→ Task description
Repeat exactly the lines from the start of the entries below through the line containing "for height, around, lengthwise, shift". Omit the rest.

→ Data for this task
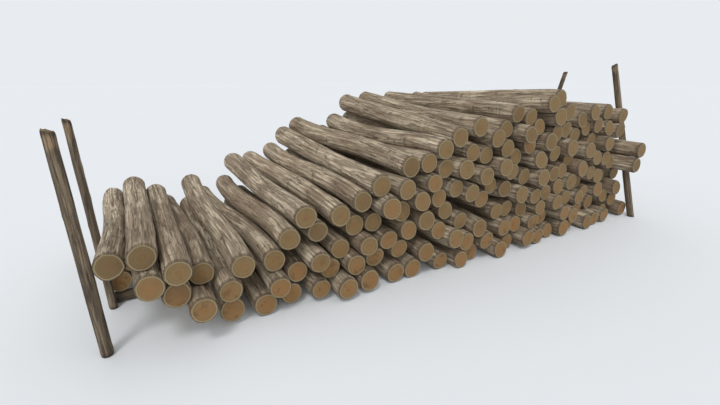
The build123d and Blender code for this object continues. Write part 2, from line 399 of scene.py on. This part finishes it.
def lumps(angle, along, seed):
    """Swellings, ridges and furrows of bark, from about -1 to 1, that run along the grain."""
    spots = list(zip(np.cos(angle), along, np.sin(angle)))
    return np.array([sum(height * noise.noise(Vector((x * around + seed, y * lengthwise, z * around + shift)))
                         for height, around, lengthwise, shift in LUMPS) for x, y, z in spots])


def bark_radius(trunk, angle, along, from_end, seed, kind):
    """The trunk's radius out to the bark, with its lobes, lumps, knots and the edge at the cuts."""
    depth = BARK_RELIEF[kind]
    radius = trunk.smooth(trunk.radius, along)
    knots = [(chance.uniform(trunk.at[0], trunk.at[-1]), chance.uniform(0, math.tau))
             for _ in range(KNOTS[kind])]
    for count, size in LOBES:
        size = size * chance.uniform(0.3, 1)
        radius = radius * (1 + size * np.sin(count * angle + chance.uniform(0, math.tau)))
    radius = radius + depth * (lumps(angle, along, seed) - LUMPS_SUNK)
    for knot_along, knot_angle in knots:
        around = trunk.radius.mean() * np.angle(np.exp(1j * (angle - knot_angle)))
        away = (along - knot_along) ** 2 + around ** 2
        radius = radius + KNOT_RISE * depth * np.exp(-away / KNOT_WIDTH ** 2)
    swell = np.exp(-((from_end - SWELL_PLACE) / SWELL_REACH) ** 2)
    worn = np.exp(-2 * from_end / EDGE_REACH)
    return radius + depth * (SWELL_RISE * swell - EDGE_DROP * worn)


def grow(trunk, pole, kind):
    """Shapes a plain pole into this trunk, in bark, with rounded edges at its two saw cuts."""
    bm = pole.copy()
    seed = chance.uniform(0, 60)
    tone = chance.random()
    first, last = trunk.at[0], trunk.at[-1]
    corners = np.array([v.co for v in bm.verts])
    angle = np.arctan2(corners[:, 1], corners[:, 0])
    reach = np.hypot(corners[:, 0], corners[:, 1])
    on_bark = reach > 1 - BARK_RIM / 2
    share = corners[:, 2] + 0.5
    share = share - ROWS_NEAR_ENDS * np.sin(math.tau * share) / math.tau
    along = first + share * (last - first)
    from_end = np.minimum(along - first, last - along)
    along = along + np.sign(0.5 - share) * EDGE_ROUND * np.exp(-from_end / EDGE_REACH) * on_bark

    radius = bark_radius(trunk, angle, along, from_end, seed, kind) * reach
    sideways, upwards = ((1 - reach) * chance.gauss(0, HEART_DRIFT) for _ in range(2))
    offset = np.outer(np.cos(angle) * radius + sideways, trunk.across)
    offset += np.outer(np.sin(angle) * radius + upwards, trunk.up)
    place = trunk.middle_line(along) + offset
    for normal, distance in ((trunk.start_normal, along - first), (trunk.end_normal, last - along)):
        slant = -(offset @ normal) / (trunk.way @ normal)
        place += np.outer(slant * np.clip(1 - distance / CUT_BLEND, 0, 1), trunk.way)
    peeled = np.zeros(len(along))
    if kind == "stake":
        peeled = np.exp(-(last - along) / STAKE_PEEL)
        shift = Vector((seed, 0, 0))
        rough = np.array([noise.noise(Vector(spot) * SPLINTERS_PER_METRE + shift) for spot in offset])
        place += np.outer(SPLINTERS * rough * np.exp(-(last - along) / SPLINTER_REACH), trunk.way)
    place[:, 2] = np.maximum(place[:, 2], 0)

    grain = np.stack([offset @ trunk.across, along + seed, offset @ trunk.up], 1)
    reach = np.where(on_bark, 1 + from_end, reach)
    grain_layer = bm.verts.layers.float_vector["grain"]
    reach_layer, tone_layer, peeled_layer = (bm.verts.layers.float[name] for name in SINGLE_VALUES)
    for vert, spot, fibre, distance, bareness in zip(bm.verts, place, grain, reach, peeled):
        vert.co = spot
        vert[grain_layer] = fibre
        vert[reach_layer] = distance
        vert[tone_layer] = tone
        vert[peeled_layer] = bareness
    return bm


def dress(node, kind, finishes, slot, way, across):
    """A piece that stands for a node of the frame, with every one of its trunks in full detail."""
    solid = bmesh.new()
    solid.from_mesh(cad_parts[node].data)
    bmesh.ops.remove_doubles(solid, verts=solid.verts, dist=SAME_CORNER)
    mesh = bpy.data.meshes.new(node + "_wood")
    whole = bmesh.new()
    for faces in separate_solids(solid):
        trunk = Trunk(faces, way, np.array(across, float), bent=slot == "log")
        grown = grow(trunk, poles[kind], kind)
        grown.to_mesh(mesh)
        grown.free()
        whole.from_mesh(mesh)
    solid.free()
    whole.to_mesh(mesh)
    whole.free()
    for finish in finishes:
        mesh.materials.append(finish)
    piece = bpy.data.objects.new(node + "_wood", mesh)
    bpy.context.scene.collection.objects.link(piece)
    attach(piece, "root")
    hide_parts(node)


def lay_floor():
    """A wide pale floor under the stack, a hair below its lowest bark."""
    bm = bmesh.new()
    bmesh.ops.create_grid(bm, x_segments=1, y_segments=1, size=FLOOR_SIZE)
    bmesh.ops.translate(bm, verts=bm.verts, vec=(0, 0, -FLOOR_DROP))
    mesh = bpy.data.meshes.new("floor")
    bm.to_mesh(mesh)
    bm.free()
    finish = Finish(bpy.data.materials.new("pale_floor"))
    clouds = finish.cloud(finish.node("ShaderNodeTexCoord", {}, {}, "Object"), 0.4, 2.0)
    colour = finish.mix(clouds * 0.2, shade(226, 230, 234), shade(219, 223, 228))
    mesh.materials.append(finish.coat(colour, 0.9, clouds, 0.0))
    floor = bpy.data.objects.new("floor", mesh)
    bpy.context.scene.collection.objects.link(floor)


def light_sky():
    """An even soft sky, which the camera and reflections see as pale as the far floor."""
    sky = Finish(bpy.data.worlds.new("sky"))
    light = sky.node("ShaderNodeBackground", {}, {"Color": (1, 1, 1, 1), "Strength": SKY})
    seen = sky.node("ShaderNodeBackground", {}, {"Color": shade(232, 236, 240)})
    camera, gloss, glass = (sky.node("ShaderNodeLightPath", {}, {}, f"Is {way} Ray")
                            for way in ("Camera", "Glossy", "Transmission"))
    choice = sky.node("ShaderNodeMixShader", {}, {0: camera + gloss + glass, 1: light, 2: seen})
    sky.join(sky.tree.nodes["World Output"].inputs["Surface"], choice)
    bpy.context.scene.world = sky.owner


def hang_lamps():
    """Soft sunlight from above on the left, and a weaker wide light from the viewer's side."""
    for name, strength, width, way in LAMPS:
        lamp = bpy.data.lights.new(name, "SUN")
        lamp.energy = strength
        lamp.angle = math.radians(width)
        holder = bpy.data.objects.new(name, lamp)
        holder.rotation_euler = Vector(way).to_track_quat("-Z", "Y").to_euler()
        bpy.context.scene.collection.objects.link(holder)


def place_camera():
    """The camera stands in front of the low end, above the stack, and looks along it to the right."""
    low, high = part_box("bearer")
    corner = Vector((low.x - POLE_START, (low.y + high.y) / 2 - POLE_DEPTH, 0))
    camera = bpy.data.objects.new("camera", bpy.data.cameras.new("camera"))
    camera.data.lens = CAMERA_LENS
    camera.data.clip_end = CAMERA_REACH
    camera.location = corner + Vector(CAMERA_PLACE)
    camera.rotation_euler = (math.radians(CAMERA_TILT), 0, math.radians(CAMERA_TURN))
    bpy.context.scene.collection.objects.link(camera)
    bpy.context.scene.camera = camera


log_bark = bark_finish("bark", cracked=0.6, furrow=shade(88, 74, 57), body=shade(156, 138, 114),
                       pale=shade(222, 208, 182), dusk=shade(128, 104, 80), bare=shade(176, 142, 100))
stake_bark = bark_finish("stake_bark", cracked=0.15, furrow=shade(52, 43, 34), body=shade(96, 83, 67),
                         pale=shade(150, 134, 110), dusk=shade(78, 64, 50), bare=shade(178, 152, 120))
sawn_end = sawn_finish()
poles = {kind: plain_pole(kind) for kind in SEGMENTS}

for node in sorted(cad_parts):
    if node.endswith("_stake"):
        dress(node, "stake", (stake_bark, sawn_end), "stake", way=(0, 0, 1), across=(1, 0, 0))
    elif node == "bearer":
        dress(node, "bearer", (stake_bark, sawn_end), "stake", way=(1, 0, 0), across=(0, 1, 0))
    else:
        outer = node.startswith(("crest", "left_end", "right_end"))
        dress(node, "outer log" if outer else "inner log", (log_bark, sawn_end), "log",
              way=(0, 1, 0), across=(1, 0, 0))

lay_floor()
light_sky()
hang_lamps()
place_camera()
bpy.context.scene.view_settings.view_transform = "Standard"
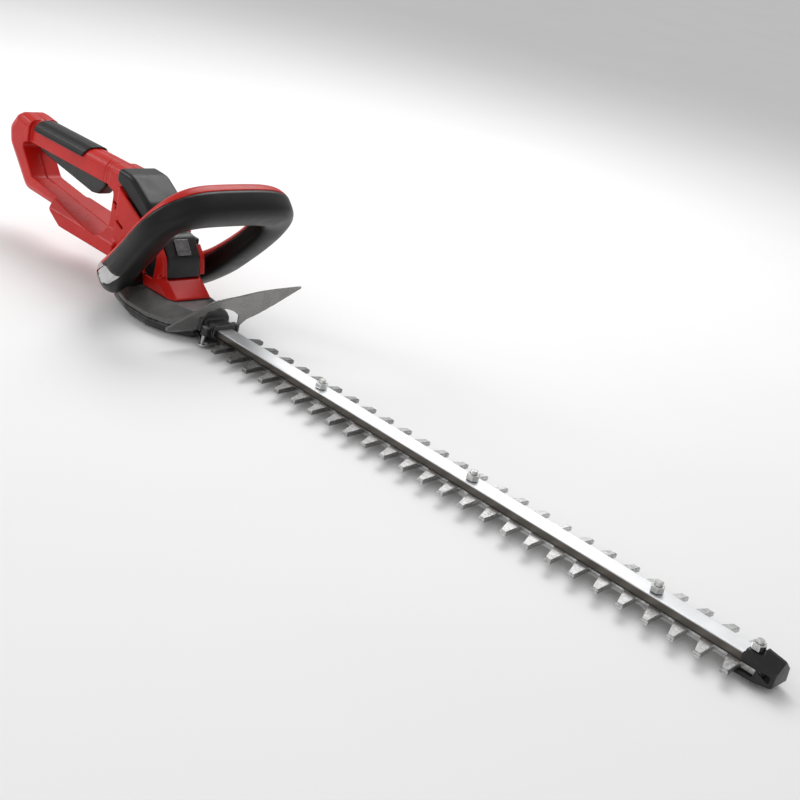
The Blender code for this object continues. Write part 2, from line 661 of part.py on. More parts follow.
def opening_outline():
    return rounded([(-251 * MM, 90 * MM, 6 * MM), (-227 * MM, 63 * MM, 6 * MM),
                    (COLUMN_REAR_X, 47 * MM, 6 * MM),
                    (COLUMN_REAR_X, GRIP_UNDER_Z, 6 * MM), (-248 * MM, GRIP_UNDER_Z, 5 * MM)], 4)


def body_outline():
    return [(BODY_REAR_X, BODY_UNDER_Z + 8 * MM), (MOTOR_BAY_X, BODY_UNDER_Z + 8 * MM),
            (MOTOR_BAY_X, SHELL_TOP_Z + GAP), (BODY_FRONT_X, SHELL_TOP_Z + GAP), (BODY_FRONT_X, 96 * MM),
            (BODY_REAR_X - 4 * MM, 121 * MM)]


def cover_outline():
    """The profile of everything above the parting line."""
    return rounded([(-96 * MM, 90 * MM, 0), (BODY_FRONT_X, 60 * MM, 0), (BODY_FRONT_X, 88 * MM, 4 * MM),
                    (-26 * MM, 103 * MM, 16 * MM), (-56 * MM, 119.5 * MM, 20 * MM),
                    (-96 * MM, 122 * MM, 0)], 4)


def above_parting(gap):
    """A tool that covers the space over the parting line, raised by a gap."""
    x0, z0 = PARTING_REAR
    return prism([(x0 + gap, z0 + gap), (x0 + gap, 150 * MM), (40 * MM, 150 * MM),
                  (40 * MM, parting_z(40 * MM) + gap)],
                 -60 * MM, 60 * MM)


def block_outline():
    return rounded([(-178 * MM, 54 * MM, 3 * MM), (-171 * MM, 46 * MM, 3 * MM),
                    (-152 * MM, BODY_UNDER_Z, 6 * MM),
                    (-60 * MM, BODY_UNDER_Z, 0), (-60 * MM, BLOCK_TOP_Z, 0), (-178 * MM, BLOCK_TOP_Z, 0)],
                   3)


def block_section():
    """The block's section: it swells from the handle's lower bar out to full width."""
    low = BODY_UNDER_Z - MM
    waist = HANDLE_HALF - MM
    return [(-BODY_HALF, low), (BODY_HALF, low), (BODY_HALF, BLOCK_SHOULDER_Z), (waist, BLOCK_TOP_Z + MM),
            (-waist, BLOCK_TOP_Z + MM), (-BODY_HALF, BLOCK_SHOULDER_Z)]


def grip_arch(grow, low):
    """The grip's section from (y, z) low on the left, over the top, to the right."""
    half, rise = GRIP_HALF + grow, GRIP_ARCH + grow
    points = [(half, low)]
    for k in range(11):
        t = math.pi * k / 10
        c, s = math.cos(t), math.sin(t)
        points.append((half * math.copysign(abs(c) ** (2 / 2.8), c),
                       GRIP_TOP_Z - GRIP_ARCH + rise * s ** (2 / 2.8)))
    return points + [(-half, low)]


def housing_form():
    """The full red housing before it is hollowed and split."""
    form = soften(prism(handle_outline(), -HANDLE_HALF, HANDLE_HALF), 8 * MM, 2, 60)
    waist = box(-243 * MM, -96 * MM, -40 * MM, 40 * MM, 91 * MM, 140 * MM)
    cut(waist, prism(grip_arch(0.0, 80 * MM), -260 * MM, -80 * MM, "X"))
    opening = prism(opening_outline(), -BODY_HALF - MM, BODY_HALF + MM)
    cut(form, waist, solver="MANIFOLD")
    body = soften(prism(body_outline(), -MOTOR_BODY_HALF, MOTOR_BODY_HALF), 6 * MM, 2, 60)
    block = prism(block_outline(), -BODY_HALF - MM, BODY_HALF + MM)
    combine(block, prism(block_section(), -200 * MM, -60 * MM, "X"), "INTERSECT", "MANIFOLD")
    soften(block, 3 * MM, 2, 40)
    join(form, body, block, solver="MANIFOLD")
    return cut(form, opening, above_parting(0.0), solver="MANIFOLD")


def housing_cavities():
    wall = HOUSING_WALL
    half = MOTOR_BODY_HALF - wall
    front = BODY_FRONT_X + MM
    bay = prism([(MOTOR_BAY_X + wall, SHELL_TOP_Z - MM), (front, SHELL_TOP_Z - MM), (front, 130 * MM),
                 (MOTOR_BAY_X + wall, 130 * MM)], -half, half)
    column = box(-80 * MM, -58 * MM, -14 * MM, 14 * MM, 52 * MM, 104 * MM)
    link = box(-100 * MM, -78 * MM, -9 * MM, 9 * MM, 98.5 * MM, 104 * MM)
    battery_bay = box(-200 * MM, -66 * MM, -26 * MM, 26 * MM, 30 * MM, BAY_ROOF_Z)
    channel = box(-238 * MM, -98 * MM, -10.5 * MM, 10.5 * MM, GRIP_UNDER_Z + 2.5 * MM, 115 * MM)
    spring_room = box(-233 * MM, -223 * MM, -11 * MM, 11 * MM, 97 * MM, 105 * MM)
    slot = box(-237 * MM, -113 * MM, -TRIGGER_HALF - 2 * GAP, TRIGGER_HALF + 2 * GAP, 90 * MM, 100 * MM)
    pin_hole = rod(TRIGGER_PIVOT[0], TRIGGER_PIVOT[2], 2 * MM + GAP, -12.4 * MM, 12.4 * MM, "Y", 14)
    return [bay, column, link, battery_bay, channel, spring_room, slot, pin_hole]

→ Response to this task
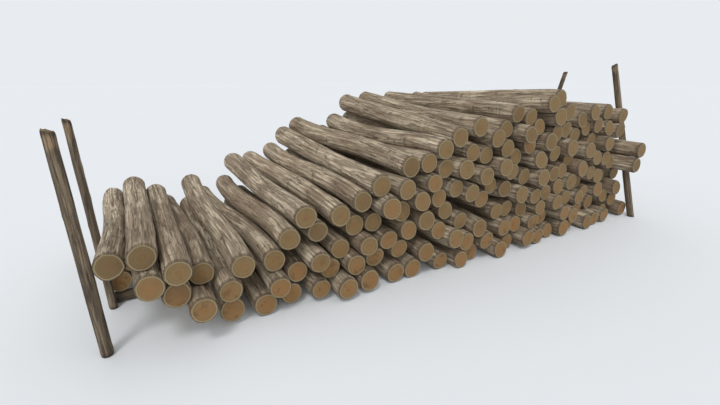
The build123d and Blender code for this object continues. Write part 2, from line 399 of scene.py on. This part finishes it.
def lumps(angle, along, seed):
    """Swellings, ridges and furrows of bark, from about -1 to 1, that run along the grain."""
    spots = list(zip(np.cos(angle), along, np.sin(angle)))
    return np.array([sum(height * noise.noise(Vector((x * around + seed, y * lengthwise, z * around + shift)))
                         for height, around, lengthwise, shift in LUMPS) for x, y, z in spots])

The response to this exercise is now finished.